Similarly, another area, the entirety of what is now the State of Maine, went to the individual ownership of Sir Fernandino Gorges, the same who had betrayed Essex to Queen Elizabeth and who had received rich rewards for his treachery.[13] The domain descended to his grandson, Fernando Gorges, who, on March 13, 1677, sold it by deed to John Usher, a Boston merchant, for £1,250. The ominous dissatisfaction of the New Hampshire and other settlers with the monopolization of land was not slighted by the English government; at the very time Usher bought Maine the government was on the point of doing the same thing and opening the land for settlement. Usher at once gave a deed of the province to the governor and company of Massachusetts, of which colony and later, State, it remained a part until its creation as a State in 1820.[14]

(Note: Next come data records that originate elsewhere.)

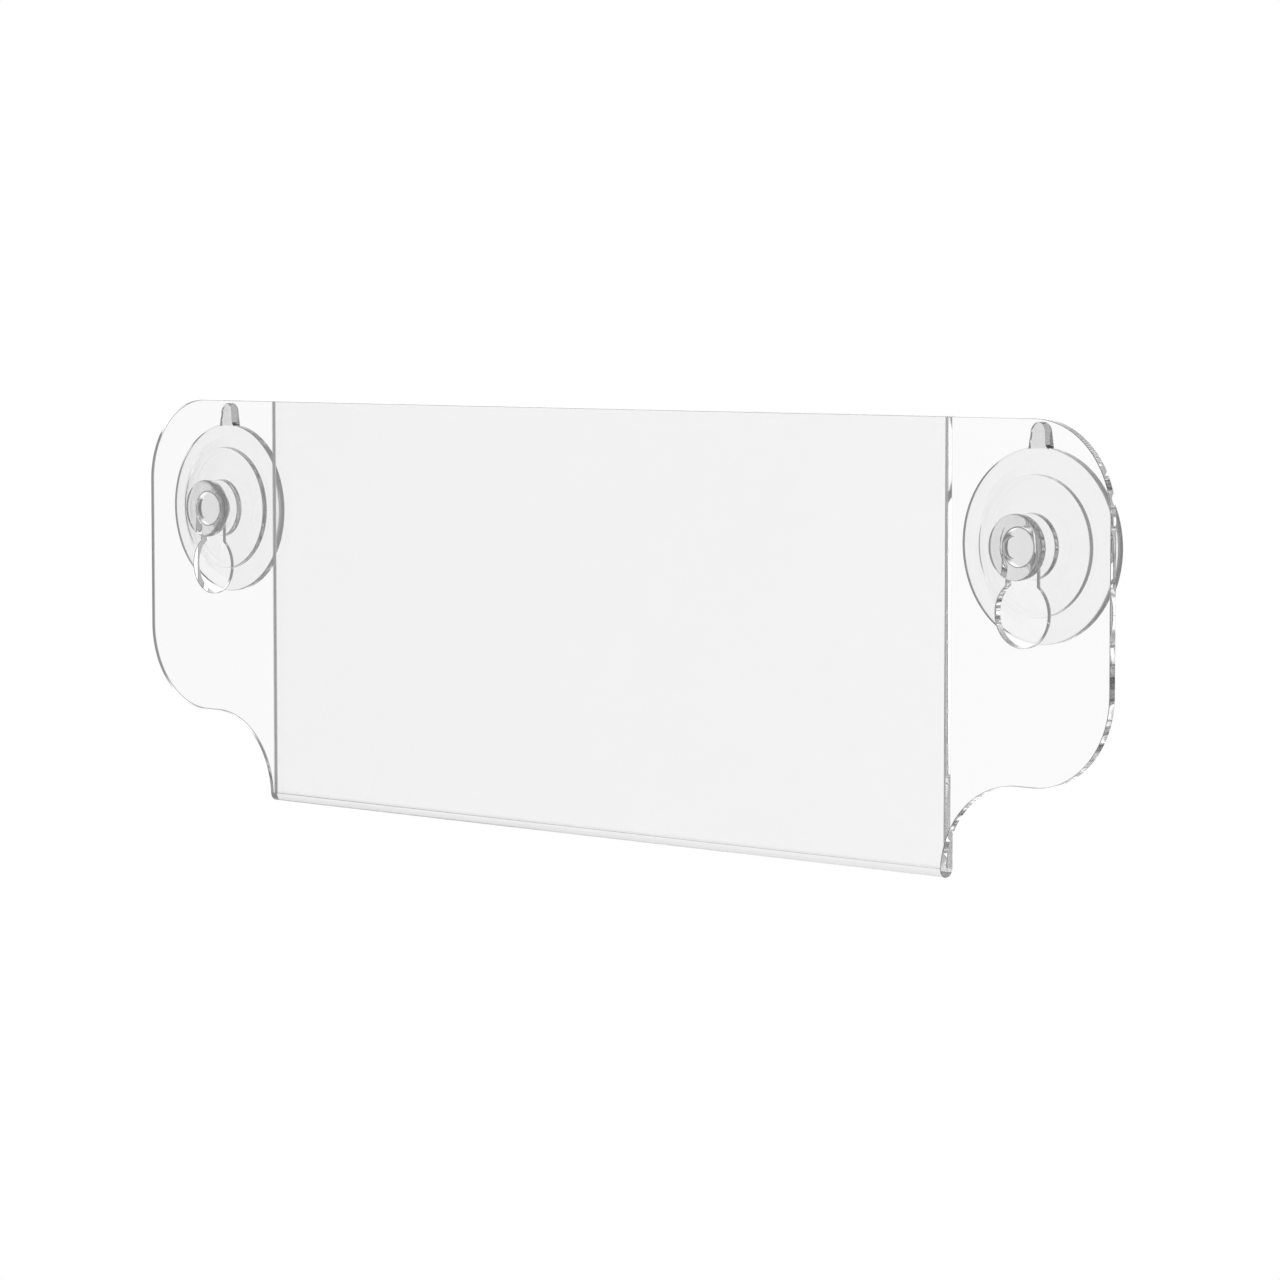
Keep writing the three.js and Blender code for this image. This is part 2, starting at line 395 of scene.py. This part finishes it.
def clear_solid(tree, index, colour, roughness, normal, volume=None):
    """Clear plastic: light goes through it, bent by its index, and its surface is all that varies."""
    body = node(tree, "BsdfPrincipled", {}, {
        "Base Color": colour,
        "Roughness": roughness,
        "Normal": normal,
        "IOR": index,
        "Transmission Weight": 1,
    })
    output = node(tree, "OutputMaterial", {}, {"Surface": body.out()})
    if volume:
        tree.links.new(volume.socket, output.shader_node.inputs["Volume"])


acrylic_index = 1.49
fold_band_reach_below = 0.0006
fold_band_reach_above = 0.0008
cloud_tint = 0.006
# The next two set how dark the painted shade along the fold is, and how much deeper it goes in streaks.
bend_painted_shade = 0.08
streak_painted_shade = 0.08
streak_height = 0.5
rubbed_roughness = 0.012
bend_roughness = 0.03
face_ripple_depth = 0.000004
streaks_per_metre = 900
clouds_per_metre = 25
rubs_per_metre = 40
ripples_per_metre = 12
saw_waves_per_metre = 220
polish_marks_per_metre = 700
nicks_per_metre = 1500
along_the_fold = (0.06, 1, 1)
drawn_upright = (1, 1, 0.4)
across_the_cut = (1, 0.1, 1)
polish_stroke = (1, 0.15, 1)
edge_brightness = 0.96
saw_wave_tint = 0.08
saw_wave_depth = 0.00002
edge_roughness = 0.05
# The chamfer's dark grey is painted shade for the dark line along each edge.
arris_painted_shade = 0.26
nick_tint = 0.2
nick_depth = 0.00001
arris_roughness = 0.08
nick_roughness = 0.1


def acrylic_face():
    """The sheet's own glossy skin: hardly any cloud, a few rubbed patches, and a duller bend, its colour
    darkened along the fold with painted shade, deeper in streaks.
    """
    material, tree, place = start_material("clear_acrylic")
    height = node(tree, "SeparateXYZ", {}, {0: place}).out("Z")
    heated_and_shaded = remap(tree, height, fold_line - fold_band_reach_below, fold_line + fold_band_reach_above, 1, 0)
    streaks = noise(tree, place, streaks_per_metre, along_the_fold)
    cloud = noise(tree, place, clouds_per_metre)
    # Painted shade: the colour darkens in the band along the fold, more in streaks; the same band also
    # makes the bend rougher and rippled.
    colour = grey(tree, 1 - cloud * cloud_tint - heated_and_shaded * (bend_painted_shade + streaks * streak_painted_shade))
    rubs = noise(tree, place, rubs_per_metre, drawn_upright)
    rubbed = remap(tree, rubs, 0.55, 0.75, 0, rubbed_roughness)
    roughness = rubbed + heated_and_shaded * bend_roughness
    waviness = noise(tree, place, ripples_per_metre) + heated_and_shaded * streaks * streak_height
    ripple = bump(tree, waviness, face_ripple_depth)
    clear_solid(tree, acrylic_index, colour, roughness, ripple)
    return material


def acrylic_edge():
    """The cut face, flame-polished: bright, with the faint waves that the saw left."""
    material, tree, place = start_material("polished_edge")
    waves = noise(tree, place, saw_waves_per_metre, across_the_cut)
    colour = grey(tree, edge_brightness - waves * saw_wave_tint)
    polish = noise(tree, place, polish_marks_per_metre, polish_stroke)
    roughness = remap(tree, polish, 0.4, 0.7, 0.0, edge_roughness)
    clear_solid(tree, acrylic_index, colour, roughness, bump(tree, waves, saw_wave_depth))
    return material


def acrylic_arris():
    """The narrow chamfer along every cut, its colour painted dark grey: painted shade that draws the dark
    line along each edge, lighter where it is nicked.
    """
    material, tree, place = start_material("arris_painted_dark_line")
    nicks = noise(tree, place, nicks_per_metre)
    # Painted shade: a dark grey colour on the chamfer, lifted a little where it is nicked.
    colour = grey(tree, arris_painted_shade + nicks * nick_tint)
    roughness = arris_roughness + nicks * nick_roughness
    clear_solid(tree, acrylic_index, colour, roughness, bump(tree, nicks, nick_depth))
    return material


sheet = make_sheet([acrylic_face(), acrylic_edge(), acrylic_arris()])
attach(sheet, "holder")
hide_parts("holder")

# ---------------------------------------------------------------- suction cups
# Each cup is one clear soft vinyl moulding: a mushroom head that passes the keyhole, a neck, a
# collar, a raised hub, a disc with a shallow dish behind, and a ribbed tab to peel it off by.

disc_radius = (cup_high.x - cup_low.x) / 2
disc_thickness = 0.002
ring_width = 0.003
dish_depth = 0.0018
hub_radius = 0.0163
hub_front = -0.00365
collar_radius = 0.0076
collar_front = -0.00515
head_radius = 0.0076
head_back = -0.00875
head_front = cup_low.y
dimple_radius = 0.0025
dimple_depth = 0.00035
mould_radius = 0.0005
dimple_slope = 0.0001
dimple_lip = 0.0002
dimple_round = 0.0004
crown_reach = 0.0024
crown_drop = 0.0009
rim_round = 0.0004
hub_round = 0.0006
back_round = 0.0003
dish_sweep = 0.0085
wall_shares = (0.6, 0.45, 0.3)
turn_steps = 140
cup_weld_distance = 1e-6
cup_sharp_corner = math.radians(35)
tab_height = cup_high.z - disc_radius
tab_root_width = 0.00606
tab_base_width = 0.006
tab_tip_width = 0.005
tab_front_narrowing = 0.15
tab_root_thickness = 0.0024
tab_tip_thickness = 0.0021
tab_ramp_height = 0.0003
tab_rib_heights = (0.0014, 0.0038)
tab_rib_radius = 0.00045
tab_rib_rise = 0.00025
tab_root_reach = 0.00055
tab_root_rounding = 0.4
rib_step_degrees = 30
tip_step_degrees = 5
tip_last_degrees = 85


def soften(points, steps=6):
    """A line through the corners given, each one rounded over its own distance before and after it."""
    line = []
    for index, (radius, depth, before, after) in enumerate(points):
        corner = Vector((radius, depth))
        if not before:
            line.append(corner)
            continue
        back = (Vector(points[index - 1][:2]) - corner).normalized() * before
        onward = (Vector(points[index + 1][:2]) - corner).normalized() * after
        for step in range(steps + 1):
            part = step / steps
            line.append(corner + back * (1 - part) ** 2 + onward * part ** 2)
    return line


def cup_section():
    """Half of the cup cut down its middle, from the head's dimple round to the centre of the dish."""
    ring_inside = disc_radius - ring_width
    return soften([
        (0, head_front + dimple_depth, 0, 0),
        (dimple_radius, head_front + dimple_depth, dimple_round, dimple_lip),
        (dimple_radius + dimple_slope, head_front, dimple_lip, dimple_round),
        (head_radius, head_front, crown_reach, crown_drop),
        (head_radius, head_back, 2 * mould_radius, mould_radius),
        (neck_radius, head_back, mould_radius, mould_radius),
        (neck_radius, collar_front, mould_radius, mould_radius),
        (collar_radius, collar_front, rim_round, rim_round),
        (collar_radius, hub_front, rim_round, mould_radius),
        (hub_radius, hub_front, hub_round, mould_radius),
        (hub_radius, -disc_thickness, rim_round, mould_radius),
        (disc_radius, -disc_thickness, mould_radius, mould_radius),
        *[(disc_radius, -disc_thickness * share, 0, 0) for share in wall_shares],
        (disc_radius, 0, back_round, back_round),
        (ring_inside, 0, hub_round, hub_round),
        (ring_inside / 2, -dish_depth, dish_sweep, dish_sweep),
        (0, -dish_depth, 0, 0),
    ])


def tab_width(height):
    """Nearly upright sides that close in a half round at the tip."""
    tip_radius = tab_tip_width / 2
    shoulder = tab_height - tip_radius
    if height > shoulder:
        return 2 * math.sqrt(max(tip_radius ** 2 - (height - shoulder) ** 2, 0))
    return tab_base_width + (tab_tip_width - tab_base_width) * height / shoulder


def tab_thickness(height, across):
    """The tab thins towards its tip, and each low rib fades out towards the tab's sides."""
    taper = (height - tab_ramp_height) / (tab_height - tab_ramp_height)
    thickness = tab_root_thickness + (tab_tip_thickness - tab_root_thickness) * taper
    fade = max(1 - (2 * across) ** 4, 0)
    for rib_height in tab_rib_heights:
        within = max(tab_rib_radius ** 2 - (height - rib_height) ** 2, 0)
        thickness += fade * max(math.sqrt(within) - tab_rib_radius + tab_rib_rise, 0)
    return thickness


def tab_levels():
    levels = [tab_ramp_height]
    for rib_height in tab_rib_heights:
        for degrees in range(-90, 91, rib_step_degrees):
            levels.append(rib_height + tab_rib_radius * math.sin(math.radians(degrees)))
    tip_radius = tab_tip_width / 2
    for degrees in range(0, tip_last_degrees + 1, tip_step_degrees):
        levels.append(tab_height - tip_radius + tip_radius * math.sin(math.radians(degrees)))
    return sorted(levels)


def tab_side(forward):
    """The share of its width that the tab keeps, from the back at 0 to the front at 1."""
    return 1 - tab_front_narrowing * forward ** 2


def grow_tab(mesh):
    """Draws the rim at the top of the disc upwards, level by level, into the pull tab."""
    across = mesh.verts.layers.float.new("across")
    forward = mesh.verts.layers.float.new("forward")
    rim = disc_radius - tab_root_reach
    grown = []
    for face in mesh.faces:
        centre = face.calc_center_median()
        on_rim = math.hypot(centre.x, centre.z) > rim
        if on_rim and centre.z > 0 and abs(centre.x) < tab_root_width / 2:
            grown.append(face)
            for vertex in face.verts:
                vertex[across] = vertex.co.x / tab_root_width
                vertex[forward] = -vertex.co.y / disc_thickness
    last_height = 0
    for height in tab_levels():
        made = bmesh.ops.extrude_face_region(mesh, geom=grown)["geom"]
        bmesh.ops.delete(mesh, geom=grown, context="FACES_KEEP_BOUNDARY")
        grown = [part for part in made if isinstance(part, bmesh.types.BMFace)]
        for vertex in made:
            if not isinstance(vertex, bmesh.types.BMVert):
                continue
            if last_height == 0:
                drop = disc_radius - math.hypot(vertex.co.x, vertex.co.z)
                vertex.co.z = disc_radius - drop * tab_root_rounding
            vertex.co.x = vertex[across] * tab_width(height) * tab_side(vertex[forward])
            vertex.co.y = -vertex[forward] * tab_thickness(height, vertex[across])
            vertex.co.z += height - last_height
        last_height = height
    mesh.verts.layers.float.remove(mesh.verts.layers.float["across"])
    mesh.verts.layers.float.remove(mesh.verts.layers.float["forward"])


def make_cup(name, side, materials):
    mesh = bmesh.new()
    points = [mesh.verts.new((point.x, point.y, 0)) for point in cup_section()]
    for first, second in zip(points, points[1:]):
        mesh.edges.new((first, second))
    bmesh.ops.spin(
        mesh, geom=mesh.verts[:] + mesh.edges[:], cent=(0, 0, 0), axis=(0, 1, 0),
        angle=math.tau, steps=turn_steps, use_merge=True, use_duplicate=False,
    )
    bmesh.ops.remove_doubles(mesh, verts=mesh.verts, dist=cup_weld_distance)
    grow_tab(mesh)
    bmesh.ops.recalc_face_normals(mesh, faces=mesh.faces)
    bmesh.ops.translate(mesh, vec=(side * cup_offset, 0, 0), verts=mesh.verts)
    for face in mesh.faces:
        face.smooth = True
    for edge in mesh.edges:
        edge.smooth = edge.calc_face_angle(0) < cup_sharp_corner
    cup = finish_object(name, mesh, materials)
    shading = cup.modifiers.new("flat faces shaded flat", "WEIGHTED_NORMAL")
    shading.keep_sharp = True
    return cup


vinyl_index = 1.53
vinyl_brightness = 0.99
flow_tint = 0.03
flow_depth = 0.00002
# The rim and head values below set painted shade: how dark it is, and over how wide a blend.
rim_painted_shade = 0.2
rim_painted_shade_reach = 0.0005
head_painted_shade = 0.12
head_painted_shade_reach = 0.0005
moulded_roughness = 0.005
handled_roughness = 0.05
vinyl_grey = (0.5, 0.5, 0.5, 1)
vinyl_density = 30
flow_rings_per_metre = 600
flow_turn = 0.9
flow_layers_per_metre = 120
touches_per_metre = 120


def clear_vinyl():
    """Soft clear vinyl: slightly grey in depth, with flow marks round the disc from the moulding, and
    painted shade that darkens the head and the disc's rim and tab.
    """
    material, tree, place = start_material("clear_vinyl")
    split = node(tree, "SeparateXYZ", {}, {0: place})
    sideways = split.out("X").absolute() - cup_offset
    upwards = split.out("Z")
    radius = (sideways * sideways + upwards * upwards).power(0.5)
    angle = upwards.math("ARCTAN2", upwards, sideways)
    depth = split.out("Y")
    polar = node(tree, "CombineXYZ", {}, {
        0: radius * flow_rings_per_metre,
        1: angle * flow_turn,
        2: depth * flow_layers_per_metre,
    }).out()
    flow = noise(tree, polar, 1, detail=3)
    # Painted shade: the colour darkens in a narrow band at the disc's rim and over the tab, and over the
    # whole head, fading out behind its back face.
    rim_and_tab_shade = remap(tree, radius, disc_radius - rim_painted_shade_reach, disc_radius, 0, rim_painted_shade)
    head_front_side = head_back - head_painted_shade_reach
    head = remap(tree, depth, head_front_side, head_back + head_painted_shade_reach, head_painted_shade, 0)
    colour = grey(tree, (vinyl_brightness - flow * flow_tint) * (1 - rim_and_tab_shade) * (1 - head))
    handled = noise(tree, place, touches_per_metre)
    roughness = remap(tree, handled, 0.45, 0.75, moulded_roughness, handled_roughness)
    tint = node(tree, "VolumeAbsorption", {}, {"Color": vinyl_grey, "Density": vinyl_density}).out()
    clear_solid(tree, vinyl_index, colour, roughness, bump(tree, flow, flow_depth), tint)
    return material


vinyl = clear_vinyl()
for piece_name, node_name, body_name, side in (
    ("cup_left", "suction_cup_left", "left_cup", -1),
    ("cup_right", "suction_cup_right", "right_cup", 1),
):
    cup = make_cup(piece_name, side, [vinyl])
    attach(cup, body_name)
    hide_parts(node_name)

# ---------------------------------------------------------------- pocket film
# A thin clear film that keeps a card clean, cut to the pocket's own width and height with its
# corners just rounded. It stands on the inside of the fold and is drawn out of the top.

film_low, film_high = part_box("insert_film")
film_corner = 0.0003
film_corner_steps = 6


def make_film(materials):
    mesh = bmesh.new()
    bmesh.ops.create_cube(mesh, size=1)
    bmesh.ops.scale(mesh, vec=film_high - film_low, verts=mesh.verts)
    bmesh.ops.translate(mesh, vec=(film_high + film_low) / 2, verts=mesh.verts)
    upright = [edge for edge in mesh.edges if abs((edge.verts[0].co - edge.verts[1].co).y) > 1e-6]
    bmesh.ops.bevel(
        mesh, geom=upright, offset=film_corner, segments=film_corner_steps, profile=0.5,
        affect="EDGES", material=-1, clamp_overlap=True,
    )
    return finish_object("pocket_film", mesh, materials)


film_index = 1.5
film_haze_tint = 0.006
film_roughness = 0.01
film_slack_depth = 0.00001
slack_waves_per_metre = 9
film_clouds_per_metre = 60
film_haze_per_metre = 30
rolled_sideways = (0.3, 1, 1)


def clear_film():
    """Clear film fresh from its sleeve: a trace of haze, and the slack of a sheet that was rolled."""
    material, tree, place = start_material("clear_film")
    slack = noise(tree, place, slack_waves_per_metre, rolled_sideways)
    colour = grey(tree, 1 - noise(tree, place, film_clouds_per_metre) * film_haze_tint)
    haze = noise(tree, place, film_haze_per_metre)
    roughness = remap(tree, haze, 0.5, 0.8, 0.0, film_roughness)
    clear_solid(tree, film_index, colour, roughness, bump(tree, slack, film_slack_depth))
    return material


film = make_film([clear_film()])
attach(film, "insert")
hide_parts("insert_film")
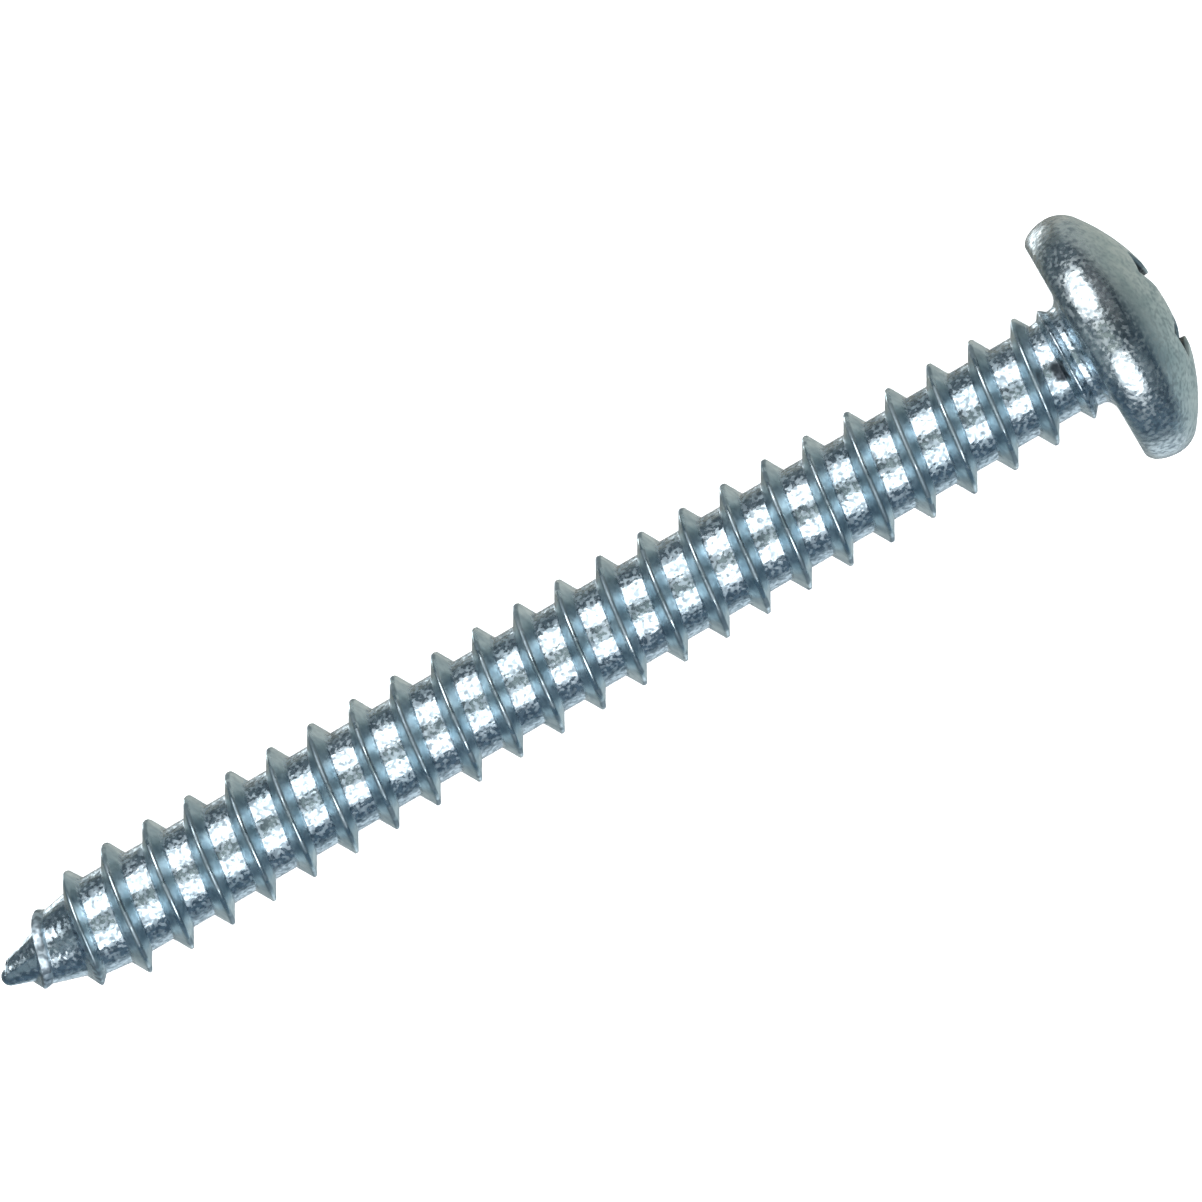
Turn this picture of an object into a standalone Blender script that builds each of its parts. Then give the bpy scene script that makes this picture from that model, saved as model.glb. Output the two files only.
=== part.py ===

These were two notable instances of vast land grants which reverted to the people. In most of the colonies the popular outcry for free access to the land was not so effective. In Pennsylvania, after the government was restored to Penn, and in part of New Jersey conditions were more favorable to the settlers. In those colonies corrupt usurpations of the land were comparatively few, although the proprietary families continued to hold extensive tracts. Penn's sons by his second wife, for instance, became men of great wealth.[15] The pacific and conciliatory Quaker faith operated as a check on any local extraordinary misuse of power. Unfortunately for historical accuracy and penetration, there is an obscurity as to the intimate circumstances under which many of the large private estates in the South were obtained. The general facts as to their grants, of course, are well known, but the same specific, underlying details, such as may be disinterred from Bellomont's correspondence, are lacking. In New York, at least, and presumably during Fletcher's sway of government in Pennsylvania, great land grants went for bribes. This is definitely brought out in Bellomont's official communications.